The Influence of Mass on Geodesics
Geodesics become even more intriguing when we consider how they are affected by mass. The more massive an object, the greater its gravitational pull—this, in turn, leads to greater curvature in the spacetime around it. For instance, black holes represent extreme cases of curvature, where geodesics can lead to peculiar consequences.
The Event Horizon and Beyond
Take a closer look at a black hole: as an object approaches the event horizon, the geodesics become highly distorted. For an observer far away, it appears that anything crossing the event horizon slows down and fades away, while in reality, it is continuing on its geodesic. The intense curvature of spacetime near a black hole creates a “point of no return”—the once-straight path becomes impossibly warped.

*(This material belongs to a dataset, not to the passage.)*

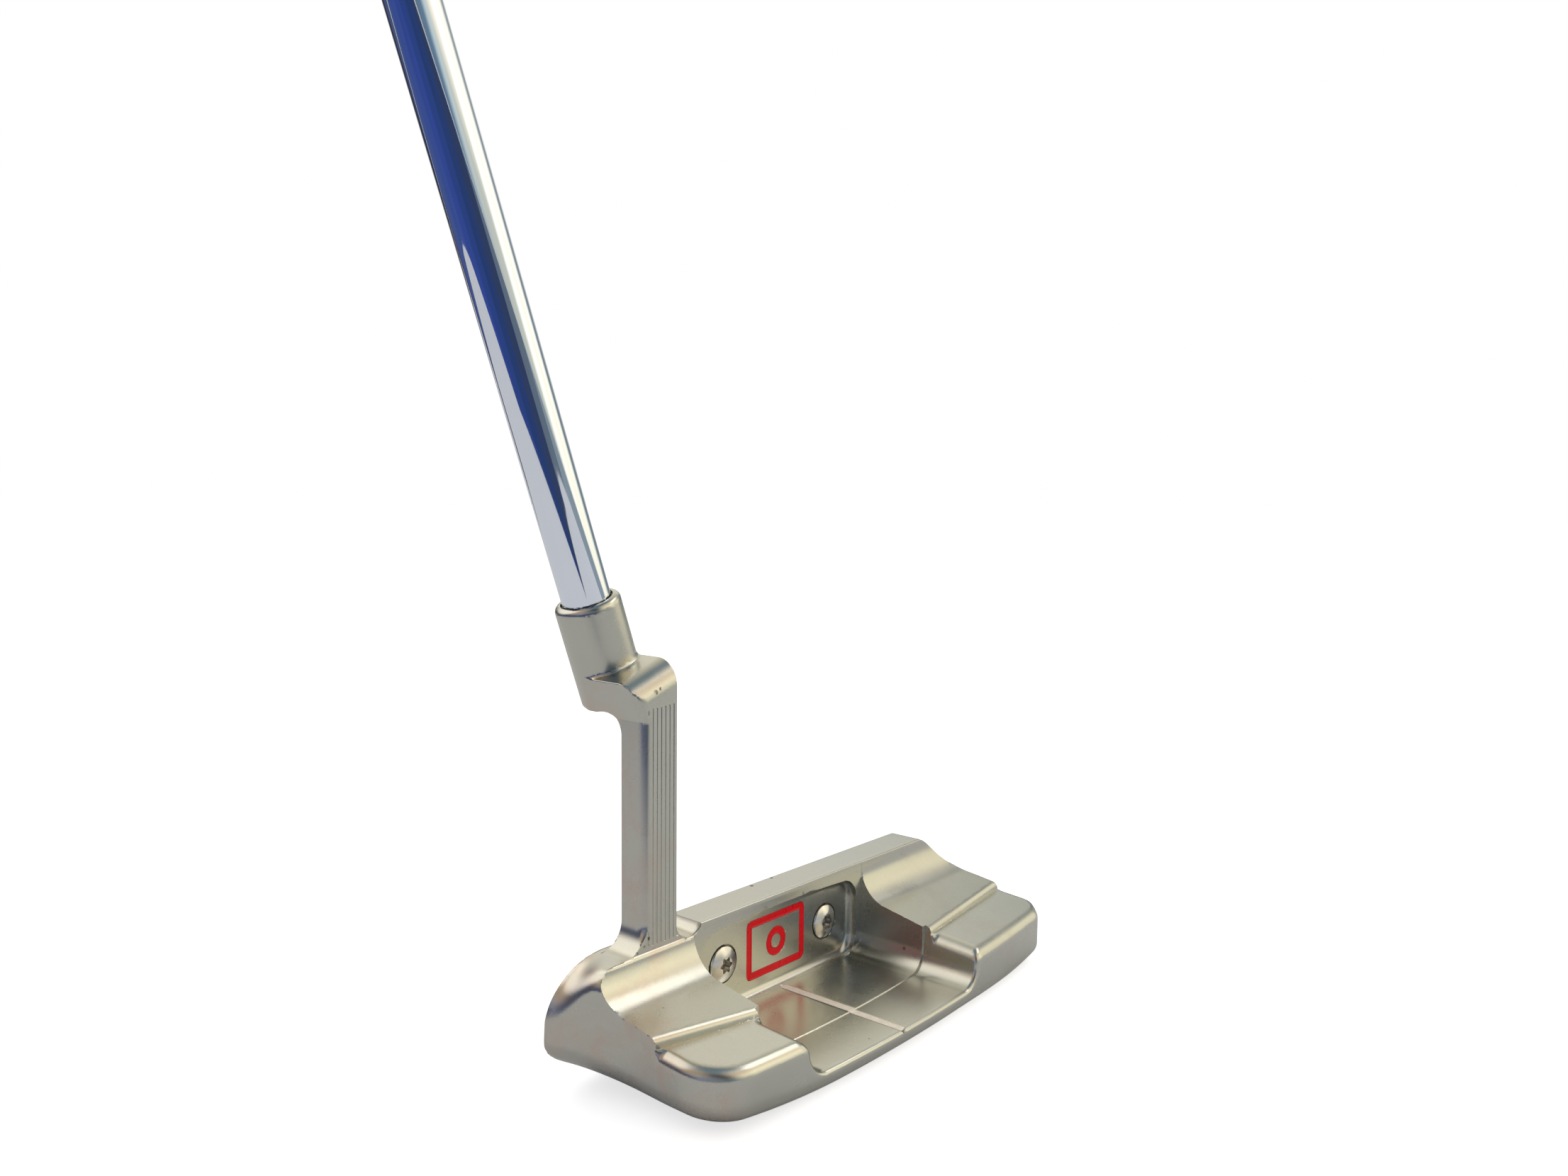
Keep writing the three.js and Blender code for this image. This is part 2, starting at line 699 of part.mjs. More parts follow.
function gripBody() {
  const rings = [];
  const stations = 22;
  for (let i = 0; i <= stations; i += 1) {
    const t = i / stations;
    rings.push(gripRing(t, GRIP.fromS + (GRIP.toS - GRIP.fromS) * t));
  }
  const bore = disc(SHAFT.buttR + 0.35, GRIP.fromS - 5, GRIP.toS + 5, 32);
  return geometryOf(solid(tilt(skin(rings))).subtract(solid(bore)));
}

function gripCap() {
  const low = GRIP.toS + 0.15;
  const head = disc(GRIP.capR, low, low + GRIP.capThick, 40);
  const stem = disc(SHAFT.buttR - SHAFT.wall - 0.2, SHAFT.buttS - 8, low + 0.5, 32);
  return geometryOf(solid(head).add(solid(stem)));
}

// ================================================================================================
// assembly
// ================================================================================================

const PIECES = {
  head_body: headBody,
  face_insert: faceInsert,
  insert_damping_pad: dampingPad,
  insert_screw_heel: () => screw(-SCREW_X),
  insert_screw_toe: () => screw(SCREW_X),
  emblem_frame_enamel: enamelFrame,
  emblem_ring_enamel: enamelRing,
  sight_line_paint: sightPaint,
  hosel_epoxy: hoselEpoxy,
  shaft_tip_plug: tipPlug,
  shaft,
  grip_tape: gripTape,
  grip_body: gripBody,
  grip_end_cap: gripCap,
};

const putter = new THREE.Group();
putter.name = "blade_putter";
for (const [name, make] of Object.entries(PIECES)) {
  const geometry = make();
  geometry.translate(0, ORIGIN_SHIFT, 0);
  const mesh = new THREE.Mesh(geometry);
  mesh.name = name;
  putter.add(mesh);
}

export default putter;
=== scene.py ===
"""The looks of a blade putter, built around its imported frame.

Lengths are in millimetres until a mesh is made. The drawing frame has the top edge of the strike
face at y = 0; the row frame lies ORIGIN_SHIFT further along +Y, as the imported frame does.
The milled head, the screws and the inlays are drawn as distance fields, negative inside, and
meshed by dual contouring; the shaft and the grip are turned and lofted.
"""
import math

import bpy
import numpy as np
from mathutils import Matrix, Vector


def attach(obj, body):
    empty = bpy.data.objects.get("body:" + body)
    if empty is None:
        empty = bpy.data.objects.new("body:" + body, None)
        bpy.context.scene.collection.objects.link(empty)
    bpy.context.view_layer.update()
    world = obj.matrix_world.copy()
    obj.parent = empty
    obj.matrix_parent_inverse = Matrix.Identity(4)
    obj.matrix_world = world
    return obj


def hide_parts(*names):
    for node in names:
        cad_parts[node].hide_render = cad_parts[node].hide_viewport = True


MM = 0.001
ORIGIN_SHIFT = 20.0
FAR = 1e3
TINY = 1e-9

# ---- blade and the back of the head ----
TOPLINE_Z = 25.5
CROWN_Z = 23.5
BACK_Y = -8.5
LOFT = math.radians(2.5)
TOPLINE_ROUND = 0.5
EDGE_ROUND = 0.12
FACE_ROUND = 0.5
HEEL = {"x": -50.4, "flare": 5.7, "from_y": -21.0, "power": 2.65, "limit": 1.15, "corner": 8.8}
HEEL_CROWN_R = {"face": 10.8, "back": 4.0}
HEEL_LIFT = {"height": 2.2, "x": (40.0, 56.0), "y": (-24.0, 0.0)}
TOE = {
    "x": 64.2, "corner": 6.3, "taper": 0.02, "taper_y": -20.0, "top_x": 56.5, "top_r": 9.0,
    "slope": 29.0, "slope_point": (59.8, 18.3), "shoulder_r": 4.5, "scoop_r": 4.0,
}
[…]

The Observable Universe and Geodesics
Beyond individual objects, geodesics play a fundamental role in understanding the large-scale structure of the universe. The paths followed by light from distant galaxies help form our cosmic map. The Cosmic Microwave Background (CMB) radiation, a remnant from the Big Bang, also exhibits geodesic properties as it travels across the cosmic landscape, offering insights into the early universe's conditions and the overall geometry of spacetime.
Conclusion
As we explore the paths of light and objects through the lens of geodesics, we deepen our understanding of the intricate relationship between mass, spacetime, and motion. Geodesics reveal how fundamental aspects of reality—such as gravity—shape not only the fate of celestial bodies but also our perception of time and distance. By appreciating the elegance of these natural paths, we uncover the captivating dance of light and matter within the vast theater of the cosmos, showcasing the profound implications of general relativity on our understanding of the universe. This exploration of geodesics not only enriches our knowledge of physics but also invites a sense of wonder as we ponder the complexities of the universe we inhabit.